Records
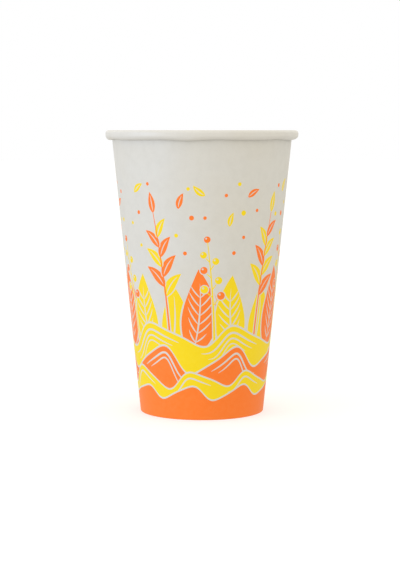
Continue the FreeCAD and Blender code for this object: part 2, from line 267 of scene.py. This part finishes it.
def berry_stem(shapes, degrees, foot, height, sway, berries, size, colours):
    """A stem with round berries on short stalks, each with a bare glint."""
    t, stem, leaning = stem_of(height, sway)
    shapes.append((WHITE, placed(degrees, foot, ribbon(stem, 1.10 - 0.60 * t))))
    for k in range(berries + 1):
        share = 0.46 + 0.46 * k / berries
        i, side = int(share * 29), (1 if k % 2 else -1)
        way, reach = leaning[i] + side * (52 - 20 * share), size * (3.4 - 1.6 * share)
        if k == berries:
            i, way, reach = 29, leaning[-1], 0.6 * size
        s = np.linspace(0.0, 1.0, 8)
        stalk = turned(reach * np.column_stack([s, 0.10 * side * s * (1.0 - s)]), way) + stem[i]
        radius = size * (1.0 - 0.32 * share)
        glint = stalk[-1] + (-0.34 * radius, 0.34 * radius)
        for shade, outline in ((colours[0], ribbon(stalk, np.full(8, 0.22))),
                               (WHITE, disc(radius + 0.45) + stalk[-1]),
                               (colours[1] if k % 3 else colours[2], disc(radius) + stalk[-1]),
                               (WHITE, disc(0.27 * radius) + glint)):
            shapes.append((shade, placed(degrees, foot, outline)))
    shapes.append((colours[0], placed(degrees, foot, ribbon(stem, 0.52 - 0.34 * t))))


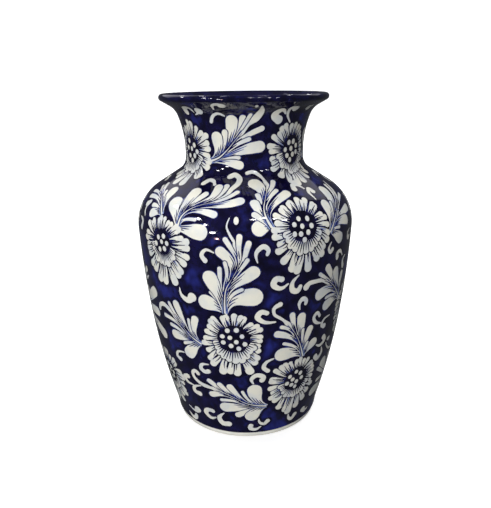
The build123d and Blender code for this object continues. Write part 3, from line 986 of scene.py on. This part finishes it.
class Finish:
    """A material under construction: nodes on the object's own coordinates, in metres."""

    def __init__(self, name, roughness):
        self.material = bpy.data.materials.new(name)
        self.material.use_nodes = True
        self.nodes = self.material.node_tree.nodes
        self.links = self.material.node_tree.links
        self.shader = self.nodes["Principled BSDF"]
        self.shader.inputs["Roughness"].default_value = roughness
        self.place = self.nodes.new("ShaderNodeTexCoord").outputs["Object"]

    def feed(self, socket, value):
        """Links an output to a socket, or sets the socket's own value."""
        if isinstance(value, bpy.types.NodeSocket):
            self.links.new(value, socket)
        else:
            socket.default_value = value

    def noise(self, scale, detail=3.0, stretch=(1, 1, 1)):
        mapping = self.nodes.new("ShaderNodeMapping")
        mapping.inputs["Scale"].default_value = stretch
        self.feed(mapping.inputs["Vector"], self.place)
        texture = self.nodes.new("ShaderNodeTexNoise")
        texture.inputs["Scale"].default_value = scale
        texture.inputs["Detail"].default_value = detail
        texture.inputs["Roughness"].default_value = 0.55
        self.feed(texture.inputs["Vector"], mapping.outputs["Vector"])
        return texture.outputs["Fac"]

    def span(self, value, low, high, start=0.0, end=1.0):
        """A value between low and high, carried smoothly to between start and end."""
        node = self.nodes.new("ShaderNodeMapRange")
        node.interpolation_type = "SMOOTHSTEP"
        for socket, number in zip(("From Min", "From Max", "To Min", "To Max"), (low, high, start, end)):
            node.inputs[socket].default_value = number
        self.feed(node.inputs["Value"], value)
        return node.outputs["Result"]

    def combine(self, kind, first, second):
        node = self.nodes.new("ShaderNodeMath")
        node.operation = kind
        self.feed(node.inputs[0], first)
        self.feed(node.inputs[1], second)
        return node.outputs[0]

    def mix(self, share, first, second):
        node = self.nodes.new("ShaderNodeMix")
        node.data_type = "RGBA"
        for index, value in ((0, share), (6, first), (7, second)):
            self.feed(node.inputs[index], value)
        return node.outputs[2]

    def colour(self, output):
        self.feed(self.shader.inputs["Base Color"], output)

    def bump(self, height, distance, strength=1.0):
        node = self.nodes.new("ShaderNodeBump")
        node.inputs["Distance"].default_value = distance
        node.inputs["Strength"].default_value = strength
        self.feed(node.inputs["Height"], height)
        self.feed(self.shader.inputs["Normal"], node.outputs["Normal"])

    def attribute(self, name):
        node = self.nodes.new("ShaderNodeAttribute")
        node.attribute_name = name
        return node.outputs["Fac"]


def glaze_waves(finish):
    """Slow waves left by throwing and by the run of the glaze, with a fine orange peel."""
    rings = finish.noise(26, 2, (0.35, 0.35, 2.2))
    pool = finish.noise(38, 2)
    peel = finish.noise(420, 1)
    height = finish.combine("ADD", rings, pool)
    height = finish.combine("ADD", height, finish.combine("MULTIPLY", peel, 0.05))
    finish.bump(height, 0.0005, 0.5)


def cobalt_ground():
    """Brushed cobalt: darkest round the white shapes, where the brush outlined them."""
    finish = Finish("cobalt_ground", PAINTED_GLOSS)
    patches = finish.span(finish.noise(42, 3.5, (1, 1, 0.8)), 0.47, 0.66)
    streaks = finish.span(finish.noise(210, 3, (1, 1, 0.45)), 0.25, 0.8, 0.35, 1.0)
    away = finish.span(finish.attribute("away"), 1.0, 4.2)
    share = finish.combine("MULTIPLY", finish.combine("MULTIPLY", patches, streaks), away)
    veil = finish.span(finish.noise(130, 3), 0.3, 0.75)
    dark = finish.mix(veil, linear(8, 6, 27), linear(20, 17, 58))
    finish.colour(finish.mix(share, dark, linear(36, 42, 120)))
    glaze_waves(finish)
    return finish.material


def brush_blue(name, dark, light):
    """Painted line or disc, thinner and lighter where the brush ran dry."""
    finish = Finish(name, PAINTED_GLOSS)
    share = finish.span(finish.noise(170, 3), 0.42, 0.72)
    finish.colour(finish.mix(share, linear(*dark), linear(*light)))
    glaze_waves(finish)
    return finish.material


def painted_white():
    """White glaze, a little bluish where the cobalt bled into its edges."""
    finish = Finish("painted_white", PAINTED_GLOSS)
    edge = linear(150, 160, 196)
    share = finish.span(finish.noise(70, 3), 0.35, 0.75)
    body = finish.mix(share, linear(226, 224, 211), linear(206, 210, 210))
    specks = finish.span(finish.noise(900, 2), 0.62, 0.8, 0.0, 0.25)
    body = finish.mix(specks, body, edge)
    rim = finish.span(finish.attribute("away"), 0.0, 0.4, 0.14, 0.0)
    finish.colour(finish.mix(rim, body, edge))
    glaze_waves(finish)
    return finish.material


def plain_white():
    """White glaze away from the painting."""
    finish = Finish("plain_white", 0.08)
    share = finish.span(finish.noise(60, 3), 0.35, 0.75)
    # painted lightening: these whites are a little lighter than the painted white, partly to offset the
    # shade on the foot band under the overhanging heel
    finish.colour(finish.mix(share, linear(238, 236, 226), linear(222, 222, 214)))
    glaze_waves(finish)
    return finish.material


def lip_blue():
    """Dark cobalt band, rubbed through to a paler blue along the crest."""
    finish = Finish("lip_blue", PAINTED_GLOSS)
    veil = finish.span(finish.noise(150, 3, (1, 1, 2)), 0.35, 0.75)
    dark = finish.mix(veil, linear(8, 7, 29), linear(18, 17, 58))
    worn = finish.span(finish.noise(240, 3), 0.62, 0.76, 0.0, 0.14)
    finish.colour(finish.mix(worn, dark, linear(70, 84, 160)))
    glaze_waves(finish)
    return finish.material


def clay(name, light, dark, roughness):
    finish = Finish(name, roughness)
    share = finish.span(finish.noise(300, 5), 0.35, 0.7)
    body = finish.mix(share, linear(*light), linear(*dark))
    grog = finish.span(finish.noise(1500, 2), 0.6, 0.75, 0.0, 0.5)
    finish.colour(finish.mix(grog, body, linear(112, 84, 66)))
    finish.bump(finish.noise(900, 4), 0.0004, 0.6)
    return finish.material


PAPER_GLOW = 0.68  # lifts the contact shadow, as the white cut-out background does


def studio_paper():
    finish = Finish("studio_paper", 0.75)
    share = finish.span(finish.noise(3, 2), 0.3, 0.7)
    finish.colour(finish.mix(share, linear(188, 188, 188), linear(192, 192, 192)))
    finish.shader.inputs["Emission Color"].default_value = (1, 1, 1, 1)
    finish.shader.inputs["Emission Strength"].default_value = PAPER_GLOW
    return finish.material


# --- Putting the vase together
WHITES = ("flower_petals", "flower_dots", "leaf_lobes", "scrolls")


def dress_vase():
    ground = cobalt_ground()
    white = painted_white()
    finishes = {
        "body_ground": ground,
        "neck_ground": ground,
        "flower_discs": brush_blue("disc_blue", (7, 5, 26), (22, 19, 58)),
        "flower_lines": brush_blue("line_blue", (11, 11, 46), (30, 36, 94)),
        "flower_washes": brush_blue("wash_blue", (140, 152, 186), (96, 112, 166)),
        "leaf_lines": brush_blue("leaf_blue", (14, 16, 60), (40, 52, 120)),
        "leaf_soft_lines": brush_blue("soft_blue", (46, 60, 128), (82, 102, 160)),
        "leaf_washes": brush_blue("leaf_wash_blue", (134, 150, 190), (90, 110, 168)),
    }
    for name, piece in painted_pieces().items():
        piece.data.materials.append(white if name in WHITES else finishes[name])
        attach(piece, "root")
        if name == "neck_ground":
            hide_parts("neck_glaze")
        elif name == "body_ground":
            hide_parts("body_glaze")
        else:
            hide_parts("body_glaze", "neck_glaze")
    plain = plain_white()
    for piece, node, slot, finish in (
        (lip_piece(), "lip_glaze", "blue_glaze", lip_blue()),
        (inside_piece(), "inside_glaze", "white_glaze", plain),
        (foot_band_piece(), "foot_glaze", "white_glaze", plain),
    ):
        piece.data.materials.append(finish)
        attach(piece, "root")
        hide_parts(node)
    # the bare clay is near white to match the pale foot, and is painted a little lighter still to offset the
    # shade under the overhanging heel
    bare = clay("bare_clay", (238, 232, 220), (226, 218, 204), 0.85)
    covered = clay("covered_clay", (196, 150, 120), (176, 128, 98), 0.8)
    for node, finish in (("foot_ring", bare), ("body", covered), ("neck", covered)):
        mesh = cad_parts[node].data
        mesh.materials.clear()
        mesh.materials.append(finish)


# --- Studio
CAMERA_AWAY = 0.5083
CAMERA_HEIGHT = 0.3140
CAMERA_PITCH = 17.49
CAMERA_ROLL = -0.64
FOCAL_LENGTH = 40.13


def set_camera():
    data = bpy.data.cameras.new("camera")
    data.lens = FOCAL_LENGTH
    data.sensor_width = 36
    data.clip_start = 0.01
    data.clip_end = 50
    camera = placed("camera", data)
    camera.location = (0, -CAMERA_AWAY, CAMERA_HEIGHT)
    pitch = math.radians(CAMERA_PITCH)
    aim = Vector((0, math.cos(pitch), -math.sin(pitch)))
    turn = aim.to_track_quat("-Z", "Y").to_matrix().to_4x4()
    turn = turn @ Matrix.Rotation(math.radians(CAMERA_ROLL), 4, "Z")
    camera.rotation_euler = turn.to_euler()
    bpy.context.scene.camera = camera


FLOOR_TURNS = 96
FLOOR_REACH = 2400
FLOOR_BEND = 800
BACKDROP_HEIGHT = 3400


def sweep():
    """Pale round floor that curves up all round into a backdrop, far from the vase."""
    bend = Arc(Vector((FLOOR_REACH - FLOOR_BEND, FLOOR_BEND)), FLOOR_BEND, -90, 0)
    profile = [Vector((0, 0)), Vector((500, 0))]
    profile += [bend.at(-90 + 7.5 * k) for k in range(13)] + [Vector((FLOOR_REACH, BACKDROP_HEIGHT))]
    floor = finished(turned("sweep", profile, FLOOR_TURNS, False), 60)
    floor.data.materials.append(studio_paper())
    floor.visible_glossy = False
    floor.visible_diffuse = False


def lamp(name, location, target, width, height, power, glint_only, colour=(1, 1, 1)):
    """Area lamp. One that is glint_only shows in the glaze and lights nothing; the others
    light the scene and don't show in the glaze."""
    data = bpy.data.lights.new(name, "AREA")
    data.shape = "RECTANGLE"
    data.size = width
    data.size_y = height
    data.energy = power
    data.color = colour
    light = placed(name, data)
    light.location = location
    light.rotation_euler = (Vector(target) - Vector(location)).to_track_quat("-Z", "Y").to_euler()
    light.visible_glossy = glint_only
    light.visible_diffuse = not glint_only


def crest_place(azimuth, pitch):
    """A place on the rounded lip, and its outward normal, by the pitch of the normal."""
    spot = TIP.at(pitch) * MM
    turn, flat = math.radians(azimuth), math.cos(math.radians(pitch))
    normal = (flat * math.sin(turn), -flat * math.cos(turn), math.sin(math.radians(pitch)))
    return (spot.x * math.sin(turn), -spot.x * math.cos(turn), spot.y), normal


def glint(name, place, width, height, power, away=0.9, colour=(1, 1, 1)):
    """A small lamp whose reflection shows at a place on the vase, seen from the camera."""
    point, normal = Vector(place[0]), Vector(place[1])
    view = (Vector((0, -CAMERA_AWAY, CAMERA_HEIGHT)) - point).normalized()
    bounce = 2 * normal.dot(view) * normal - view
    lamp(name, point + bounce * away, point, width, height, power, True, colour)


def light_studio():
    world = bpy.data.worlds.new("room")
    bpy.context.scene.world = world
    world.use_nodes = True
    room = world.node_tree.nodes["Background"]
    room.inputs["Color"].default_value = (0.62, 0.64, 0.68, 1)
    room.inputs["Strength"].default_value = 0.12
    vase, backdrop = (0, 0, 0.17), (0, 2.0, 0.8)
    for name, location, target, size, power in (
        ("key", (-0.95, -1.25, 1.6), vase, 1.1, 7),
        ("front", (-0.75, -1.6, 0.4), vase, 1.2, 33),
        ("fill", (1.35, -1.3, 0.3), vase, 1.2, 6.5),
        ("backdrop_light", (0, 0.6, 2.4), backdrop, 2.4, 80),
        ("top", (-0.2, -0.1, 1.6), vase, 1.0, 2.5),
        ("behind_right", (0.8, 1.4, 0.8), vase, 1.2, 17),
        ("behind_left", (-0.7, 1.5, 0.7), vase, 1.2, 17),
    ):
        lamp(name, location, target, size, size, power, False)
    for name, azimuth, climb, width, height, power in (
        ("window_low", -15, 204, 0.08, 0.05, 1.3),
        ("window_middle", -19, 210, 0.04, 0.05, 0.8),
        ("window_high", -23, 214, 0.06, 0.04, 0.9),
        ("window_side", -39, 222, 0.05, 0.05, 0.6),
        ("door", 19, 213, 0.05, 0.03, 0.4),
        ("lamp_row_left", 4, 263.6, 0.05, 0.02, 0.6),
        ("lamp_row_middle", 9, 263.2, 0.07, 0.02, 0.8),
        ("lamp_row_right", 15, 263.6, 0.05, 0.02, 0.6),
    ):
        glint(name, SKIN.place(azimuth, climb), width, height, power)
    glint("warm_lamp", SKIN.place(-13, 199.5), 0.035, 0.035, 0.4, colour=(1.0, 0.62, 0.6))
    wall = (0.86, 0.84, 0.9)
    glint("wall_left", SKIN.place(-48, 236), 0.7, 0.5, 1.1, colour=wall)
    glint("wall_right", SKIN.place(44, 236), 0.5, 0.35, 0.5, colour=wall)
    for azimuth in (-42, -26, -12, 12, 29, 45):
        glint("crest_lamp", crest_place(azimuth, 58), 0.07, 0.04, 0.25, away=1.1)


set_camera()
dress_vase()
sweep()
light_studio()
bpy.context.scene.view_settings.view_transform = "Standard"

GIVEN PROBLEM: How many lines of the data contain the word "finishes"? Answer with the number alone.

WRITTEN ANSWER: 4